*REQUIREMENT*
Output only the lines running from the line bearing "at the back." through the line bearing "in imported if", character for character.
....
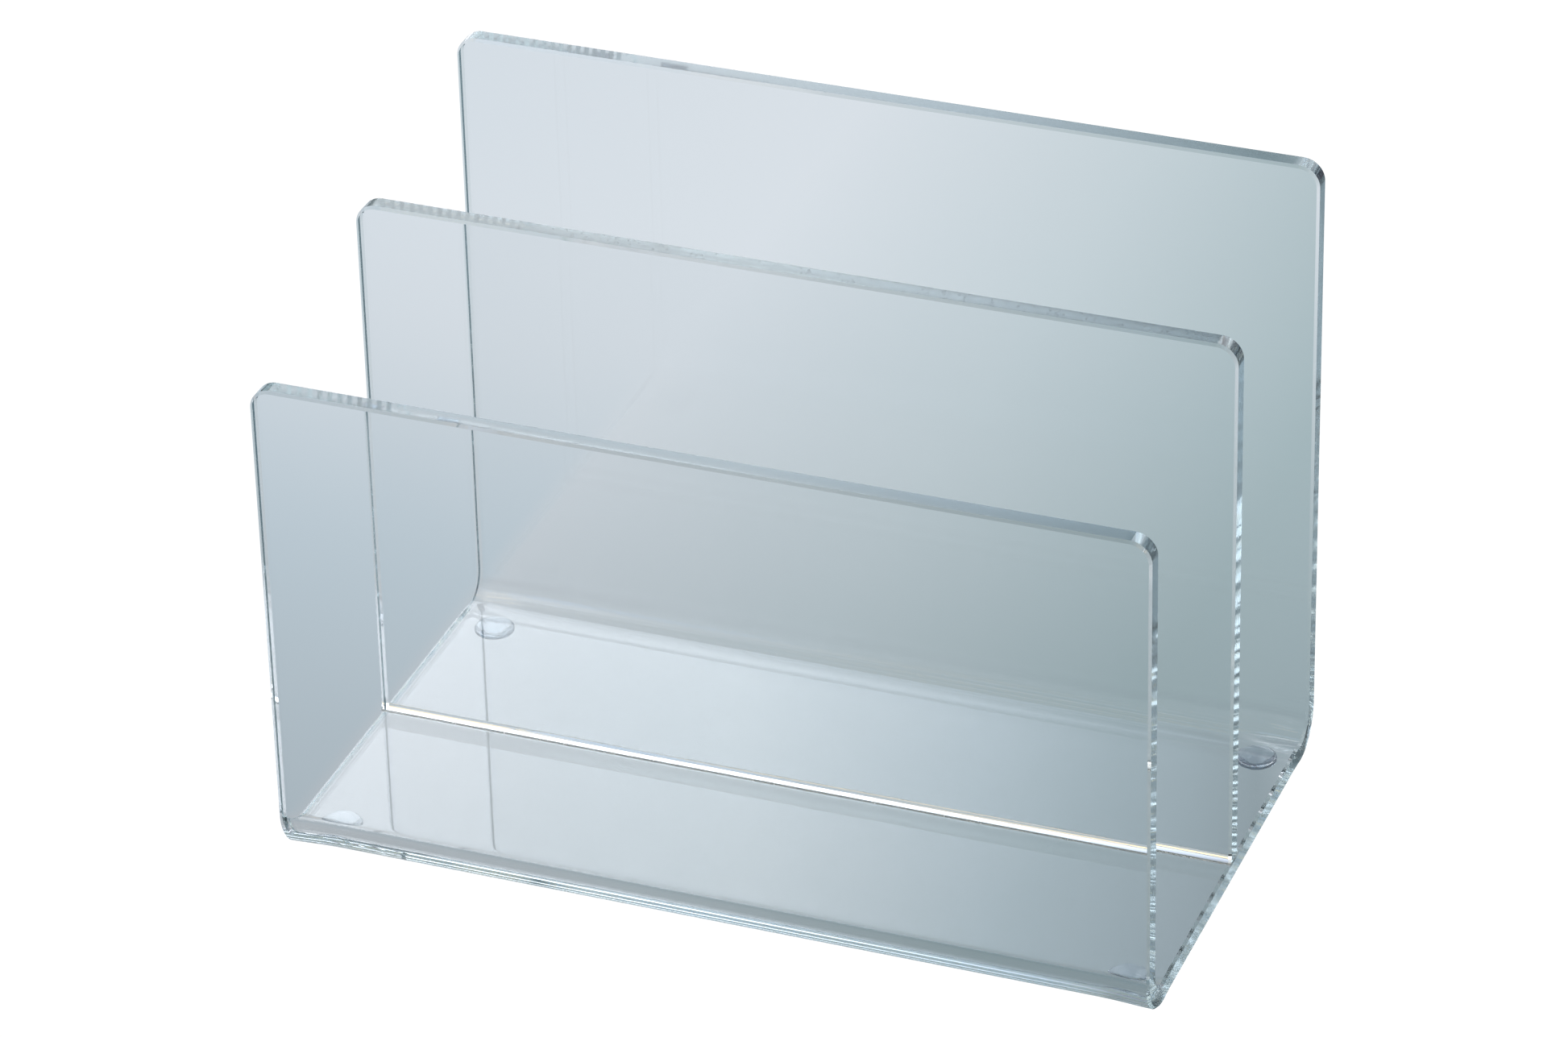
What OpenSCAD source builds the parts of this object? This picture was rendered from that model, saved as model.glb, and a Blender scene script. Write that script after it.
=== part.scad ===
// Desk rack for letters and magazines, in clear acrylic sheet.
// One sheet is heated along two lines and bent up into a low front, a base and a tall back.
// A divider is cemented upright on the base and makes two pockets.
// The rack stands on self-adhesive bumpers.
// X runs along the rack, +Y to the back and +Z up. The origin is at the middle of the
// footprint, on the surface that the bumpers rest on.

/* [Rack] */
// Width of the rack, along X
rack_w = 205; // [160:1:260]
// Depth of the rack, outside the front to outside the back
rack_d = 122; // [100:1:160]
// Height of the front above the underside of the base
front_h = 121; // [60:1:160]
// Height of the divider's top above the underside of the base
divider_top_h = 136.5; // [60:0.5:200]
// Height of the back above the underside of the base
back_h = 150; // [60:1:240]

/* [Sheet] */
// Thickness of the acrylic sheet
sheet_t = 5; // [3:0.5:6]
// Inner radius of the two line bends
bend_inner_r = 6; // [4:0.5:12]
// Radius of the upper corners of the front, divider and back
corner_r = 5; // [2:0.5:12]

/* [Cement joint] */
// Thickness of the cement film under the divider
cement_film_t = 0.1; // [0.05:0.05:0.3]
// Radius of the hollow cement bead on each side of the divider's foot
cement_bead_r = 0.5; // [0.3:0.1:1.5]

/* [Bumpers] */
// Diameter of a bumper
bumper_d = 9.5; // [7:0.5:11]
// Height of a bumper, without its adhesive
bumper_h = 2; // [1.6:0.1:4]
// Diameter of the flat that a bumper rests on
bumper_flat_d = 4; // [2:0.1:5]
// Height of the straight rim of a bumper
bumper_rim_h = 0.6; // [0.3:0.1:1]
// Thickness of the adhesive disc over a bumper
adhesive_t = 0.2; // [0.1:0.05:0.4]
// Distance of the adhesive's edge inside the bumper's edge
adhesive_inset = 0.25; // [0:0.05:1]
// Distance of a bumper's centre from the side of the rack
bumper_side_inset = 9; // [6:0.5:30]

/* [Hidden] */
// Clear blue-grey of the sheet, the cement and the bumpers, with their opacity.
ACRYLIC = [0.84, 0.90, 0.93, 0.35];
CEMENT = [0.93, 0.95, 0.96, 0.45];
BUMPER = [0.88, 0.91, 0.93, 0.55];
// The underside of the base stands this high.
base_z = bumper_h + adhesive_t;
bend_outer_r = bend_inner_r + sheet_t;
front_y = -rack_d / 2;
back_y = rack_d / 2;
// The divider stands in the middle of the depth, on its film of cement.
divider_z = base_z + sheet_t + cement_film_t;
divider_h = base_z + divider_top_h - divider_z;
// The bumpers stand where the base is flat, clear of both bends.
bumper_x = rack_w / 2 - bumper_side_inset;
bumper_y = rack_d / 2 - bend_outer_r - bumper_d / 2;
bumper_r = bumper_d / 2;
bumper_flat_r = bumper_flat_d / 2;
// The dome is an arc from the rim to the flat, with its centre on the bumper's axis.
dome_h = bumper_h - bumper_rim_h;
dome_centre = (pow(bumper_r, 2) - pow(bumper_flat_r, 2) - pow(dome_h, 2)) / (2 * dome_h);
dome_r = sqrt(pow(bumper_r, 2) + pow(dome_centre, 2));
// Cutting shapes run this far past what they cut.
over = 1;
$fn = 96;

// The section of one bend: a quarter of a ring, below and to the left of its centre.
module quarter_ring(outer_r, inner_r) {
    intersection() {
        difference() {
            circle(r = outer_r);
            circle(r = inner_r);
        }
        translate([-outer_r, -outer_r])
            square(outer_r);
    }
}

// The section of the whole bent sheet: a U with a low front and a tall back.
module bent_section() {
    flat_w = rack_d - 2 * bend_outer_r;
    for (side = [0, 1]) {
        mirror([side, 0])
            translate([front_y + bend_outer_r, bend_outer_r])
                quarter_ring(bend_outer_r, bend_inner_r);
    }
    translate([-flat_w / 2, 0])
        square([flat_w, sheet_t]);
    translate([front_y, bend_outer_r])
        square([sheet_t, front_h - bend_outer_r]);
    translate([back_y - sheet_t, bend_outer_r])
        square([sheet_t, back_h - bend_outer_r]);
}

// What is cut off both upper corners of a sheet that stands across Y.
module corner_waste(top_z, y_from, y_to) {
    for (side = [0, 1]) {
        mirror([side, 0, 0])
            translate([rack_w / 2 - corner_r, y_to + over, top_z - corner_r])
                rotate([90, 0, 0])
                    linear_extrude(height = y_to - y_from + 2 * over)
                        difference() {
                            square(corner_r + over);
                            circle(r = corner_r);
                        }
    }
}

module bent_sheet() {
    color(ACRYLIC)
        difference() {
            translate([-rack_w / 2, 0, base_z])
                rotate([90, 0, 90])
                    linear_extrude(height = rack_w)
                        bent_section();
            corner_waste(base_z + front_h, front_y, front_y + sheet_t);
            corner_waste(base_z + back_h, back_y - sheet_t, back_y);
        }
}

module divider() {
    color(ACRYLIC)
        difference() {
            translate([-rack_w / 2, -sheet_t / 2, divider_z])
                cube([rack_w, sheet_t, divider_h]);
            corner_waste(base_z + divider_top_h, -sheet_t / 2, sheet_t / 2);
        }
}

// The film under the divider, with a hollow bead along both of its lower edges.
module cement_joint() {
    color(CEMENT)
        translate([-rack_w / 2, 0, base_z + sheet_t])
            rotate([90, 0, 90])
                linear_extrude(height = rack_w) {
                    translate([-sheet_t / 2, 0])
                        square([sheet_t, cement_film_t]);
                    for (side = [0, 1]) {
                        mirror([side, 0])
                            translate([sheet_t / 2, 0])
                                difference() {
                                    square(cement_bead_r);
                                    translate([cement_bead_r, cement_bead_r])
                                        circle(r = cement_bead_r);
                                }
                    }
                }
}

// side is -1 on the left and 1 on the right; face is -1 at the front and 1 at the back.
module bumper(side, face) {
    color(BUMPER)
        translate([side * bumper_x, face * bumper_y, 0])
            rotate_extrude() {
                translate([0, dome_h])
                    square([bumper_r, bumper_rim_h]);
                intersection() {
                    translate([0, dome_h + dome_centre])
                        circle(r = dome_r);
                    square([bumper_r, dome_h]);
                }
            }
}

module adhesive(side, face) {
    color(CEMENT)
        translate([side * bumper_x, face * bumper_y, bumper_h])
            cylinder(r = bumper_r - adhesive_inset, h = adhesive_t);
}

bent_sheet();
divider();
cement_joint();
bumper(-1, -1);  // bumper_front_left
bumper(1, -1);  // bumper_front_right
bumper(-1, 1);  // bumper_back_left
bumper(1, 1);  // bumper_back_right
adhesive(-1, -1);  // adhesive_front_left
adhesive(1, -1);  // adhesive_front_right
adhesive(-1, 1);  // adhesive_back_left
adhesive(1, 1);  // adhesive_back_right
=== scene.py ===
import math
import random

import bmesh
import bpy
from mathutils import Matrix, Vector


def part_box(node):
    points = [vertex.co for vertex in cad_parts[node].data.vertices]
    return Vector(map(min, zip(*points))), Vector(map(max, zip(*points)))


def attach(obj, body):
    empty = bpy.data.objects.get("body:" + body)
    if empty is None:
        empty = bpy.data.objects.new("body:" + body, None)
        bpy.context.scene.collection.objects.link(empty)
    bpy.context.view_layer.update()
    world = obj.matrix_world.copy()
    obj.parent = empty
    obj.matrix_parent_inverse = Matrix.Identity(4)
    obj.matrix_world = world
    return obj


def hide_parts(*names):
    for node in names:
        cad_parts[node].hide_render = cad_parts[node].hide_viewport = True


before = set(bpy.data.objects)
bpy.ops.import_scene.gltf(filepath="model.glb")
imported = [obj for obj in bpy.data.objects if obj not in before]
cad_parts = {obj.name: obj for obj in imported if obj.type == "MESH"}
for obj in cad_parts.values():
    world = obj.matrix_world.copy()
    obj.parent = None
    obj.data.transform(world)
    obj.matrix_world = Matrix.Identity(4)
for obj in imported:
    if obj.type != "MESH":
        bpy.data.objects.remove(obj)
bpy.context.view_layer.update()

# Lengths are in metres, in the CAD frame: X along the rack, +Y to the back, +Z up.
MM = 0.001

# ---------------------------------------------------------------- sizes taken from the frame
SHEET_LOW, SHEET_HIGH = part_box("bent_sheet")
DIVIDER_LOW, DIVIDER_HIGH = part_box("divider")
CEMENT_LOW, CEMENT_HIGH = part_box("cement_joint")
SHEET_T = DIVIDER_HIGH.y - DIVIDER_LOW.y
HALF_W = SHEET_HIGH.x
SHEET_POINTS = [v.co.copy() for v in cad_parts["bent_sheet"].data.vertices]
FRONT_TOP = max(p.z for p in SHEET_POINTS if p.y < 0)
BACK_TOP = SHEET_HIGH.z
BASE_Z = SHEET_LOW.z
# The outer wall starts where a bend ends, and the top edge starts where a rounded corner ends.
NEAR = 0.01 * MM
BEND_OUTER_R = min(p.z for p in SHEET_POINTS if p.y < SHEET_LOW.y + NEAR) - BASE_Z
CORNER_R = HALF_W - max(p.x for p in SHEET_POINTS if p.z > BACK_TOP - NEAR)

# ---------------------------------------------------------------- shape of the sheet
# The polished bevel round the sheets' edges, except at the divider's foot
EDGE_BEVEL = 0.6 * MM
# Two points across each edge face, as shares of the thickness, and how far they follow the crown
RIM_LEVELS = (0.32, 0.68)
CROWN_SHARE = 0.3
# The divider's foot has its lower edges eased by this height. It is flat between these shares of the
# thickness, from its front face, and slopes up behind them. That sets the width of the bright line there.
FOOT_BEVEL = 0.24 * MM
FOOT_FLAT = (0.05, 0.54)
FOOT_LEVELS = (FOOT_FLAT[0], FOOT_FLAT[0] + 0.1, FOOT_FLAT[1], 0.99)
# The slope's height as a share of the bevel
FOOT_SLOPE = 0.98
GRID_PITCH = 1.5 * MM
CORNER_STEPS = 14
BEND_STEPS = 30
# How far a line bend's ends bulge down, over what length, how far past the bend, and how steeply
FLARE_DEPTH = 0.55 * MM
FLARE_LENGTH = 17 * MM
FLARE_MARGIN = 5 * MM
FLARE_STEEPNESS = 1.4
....
*SOLUTION FOR THIS PROBLEM*
// side is -1 on the left and 1 on the right; face is -1 at the front and 1 at the back.
module bumper(side, face) {
    color(BUMPER)
        translate([side * bumper_x, face * bumper_y, 0])
            rotate_extrude() {
                translate([0, dome_h])
                    square([bumper_r, bumper_rim_h]);
                intersection() {
                    translate([0, dome_h + dome_centre])
                        circle(r = dome_r);
                    square([bumper_r, dome_h]);
                }
            }
}

module adhesive(side, face) {
    color(CEMENT)
        translate([side * bumper_x, face * bumper_y, bumper_h])
            cylinder(r = bumper_r - adhesive_inset, h = adhesive_t);
}

bent_sheet();
divider();
cement_joint();
bumper(-1, -1);  // bumper_front_left
bumper(1, -1);  // bumper_front_right
bumper(-1, 1);  // bumper_back_left
bumper(1, 1);  // bumper_back_right
adhesive(-1, -1);  // adhesive_front_left
adhesive(1, -1);  // adhesive_front_right
adhesive(-1, 1);  // adhesive_back_left
adhesive(1, 1);  // adhesive_back_right
=== scene.py ===
import math
import random

import bmesh
import bpy
from mathutils import Matrix, Vector


def part_box(node):
    points = [vertex.co for vertex in cad_parts[node].data.vertices]
    return Vector(map(min, zip(*points))), Vector(map(max, zip(*points)))


def attach(obj, body):
    empty = bpy.data.objects.get("body:" + body)
    if empty is None:
        empty = bpy.data.objects.new("body:" + body, None)
        bpy.context.scene.collection.objects.link(empty)
    bpy.context.view_layer.update()
    world = obj.matrix_world.copy()
    obj.parent = empty
    obj.matrix_parent_inverse = Matrix.Identity(4)
    obj.matrix_world = world
    return obj


def hide_parts(*names):
    for node in names:
        cad_parts[node].hide_render = cad_parts[node].hide_viewport = True


before = set(bpy.data.objects)
bpy.ops.import_scene.gltf(filepath="model.glb")
imported = [obj for obj in bpy.data.objects if obj not in before]
cad_parts = {obj.name: obj for obj in imported if obj.type == "MESH"}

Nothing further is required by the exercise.